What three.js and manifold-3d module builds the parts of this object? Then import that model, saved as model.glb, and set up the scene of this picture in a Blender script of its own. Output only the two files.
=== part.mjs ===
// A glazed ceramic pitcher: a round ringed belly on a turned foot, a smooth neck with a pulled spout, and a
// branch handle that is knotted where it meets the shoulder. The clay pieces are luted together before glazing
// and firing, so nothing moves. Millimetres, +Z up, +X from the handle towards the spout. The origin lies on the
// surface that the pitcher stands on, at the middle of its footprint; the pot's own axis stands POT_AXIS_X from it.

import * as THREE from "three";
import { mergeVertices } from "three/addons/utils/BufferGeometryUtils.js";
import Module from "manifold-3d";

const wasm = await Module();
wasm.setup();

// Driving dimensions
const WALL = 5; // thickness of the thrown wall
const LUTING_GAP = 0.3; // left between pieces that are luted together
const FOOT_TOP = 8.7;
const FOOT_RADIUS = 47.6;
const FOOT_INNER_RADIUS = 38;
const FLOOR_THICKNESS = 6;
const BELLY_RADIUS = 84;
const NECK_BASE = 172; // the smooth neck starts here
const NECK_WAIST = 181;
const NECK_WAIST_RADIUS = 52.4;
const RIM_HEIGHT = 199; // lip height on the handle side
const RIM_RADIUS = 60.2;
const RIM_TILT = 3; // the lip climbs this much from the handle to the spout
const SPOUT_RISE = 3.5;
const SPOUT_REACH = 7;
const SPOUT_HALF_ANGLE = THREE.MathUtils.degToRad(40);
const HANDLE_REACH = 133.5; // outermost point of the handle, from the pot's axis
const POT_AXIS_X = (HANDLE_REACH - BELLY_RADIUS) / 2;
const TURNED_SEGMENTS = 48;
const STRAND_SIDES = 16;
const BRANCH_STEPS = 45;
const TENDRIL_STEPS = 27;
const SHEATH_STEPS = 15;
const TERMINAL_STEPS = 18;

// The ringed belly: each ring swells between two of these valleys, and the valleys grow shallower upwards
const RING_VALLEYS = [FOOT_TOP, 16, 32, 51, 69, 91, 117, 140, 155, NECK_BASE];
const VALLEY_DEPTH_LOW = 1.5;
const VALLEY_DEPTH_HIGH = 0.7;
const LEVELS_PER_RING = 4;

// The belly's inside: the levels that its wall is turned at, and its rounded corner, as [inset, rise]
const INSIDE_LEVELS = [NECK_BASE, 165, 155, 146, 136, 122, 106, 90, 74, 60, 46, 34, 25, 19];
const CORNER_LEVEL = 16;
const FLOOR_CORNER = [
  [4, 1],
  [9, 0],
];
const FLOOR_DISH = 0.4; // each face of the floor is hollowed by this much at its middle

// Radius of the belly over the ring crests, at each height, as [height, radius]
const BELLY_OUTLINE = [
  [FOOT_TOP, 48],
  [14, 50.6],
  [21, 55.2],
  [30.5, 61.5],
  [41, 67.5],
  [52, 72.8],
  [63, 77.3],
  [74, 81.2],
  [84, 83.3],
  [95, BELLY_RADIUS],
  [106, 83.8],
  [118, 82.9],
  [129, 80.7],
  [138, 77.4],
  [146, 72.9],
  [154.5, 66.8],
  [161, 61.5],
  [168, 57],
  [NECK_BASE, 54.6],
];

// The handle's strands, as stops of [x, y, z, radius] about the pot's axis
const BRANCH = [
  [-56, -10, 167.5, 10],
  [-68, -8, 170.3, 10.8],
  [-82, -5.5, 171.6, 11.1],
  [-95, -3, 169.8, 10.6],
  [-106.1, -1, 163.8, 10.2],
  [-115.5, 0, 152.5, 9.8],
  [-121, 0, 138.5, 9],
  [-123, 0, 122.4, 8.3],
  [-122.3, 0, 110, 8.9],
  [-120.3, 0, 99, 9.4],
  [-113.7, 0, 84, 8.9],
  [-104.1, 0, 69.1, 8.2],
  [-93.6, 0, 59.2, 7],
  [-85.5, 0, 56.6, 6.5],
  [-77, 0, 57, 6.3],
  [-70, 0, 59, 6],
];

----

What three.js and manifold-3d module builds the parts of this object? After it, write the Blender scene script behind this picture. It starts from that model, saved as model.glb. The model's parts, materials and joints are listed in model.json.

----

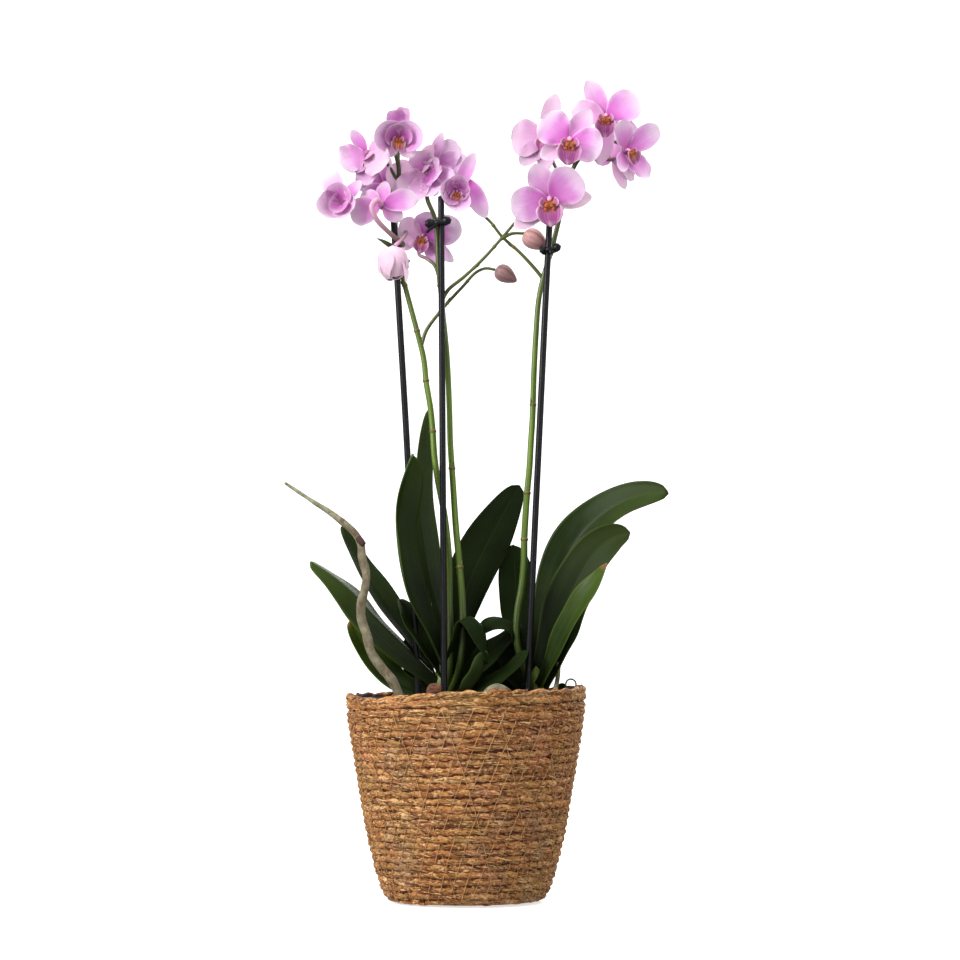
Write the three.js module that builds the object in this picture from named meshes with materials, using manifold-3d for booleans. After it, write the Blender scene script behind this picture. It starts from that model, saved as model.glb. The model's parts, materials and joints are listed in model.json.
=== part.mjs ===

----

-- WHAT THE TASK REQUIRES --
Extract from the records above the lines from the one containing "the two files." to the one containing "POT_AXIS_X from it.", both lines included, exactly as they appear and with nothing else.

-- RESPONSE TO THE TASK --
What three.js and manifold-3d module builds the parts of this object? Then import that model, saved as model.glb, and set up the scene of this picture in a Blender script of its own. Output only the two files.
=== part.mjs ===
// A glazed ceramic pitcher: a round ringed belly on a turned foot, a smooth neck with a pulled spout, and a
// branch handle that is knotted where it meets the shoulder. The clay pieces are luted together before glazing
// and firing, so nothing moves. Millimetres, +Z up, +X from the handle towards the spout. The origin lies on the
// surface that the pitcher stands on, at the middle of its footprint; the pot's own axis stands POT_AXIS_X from it.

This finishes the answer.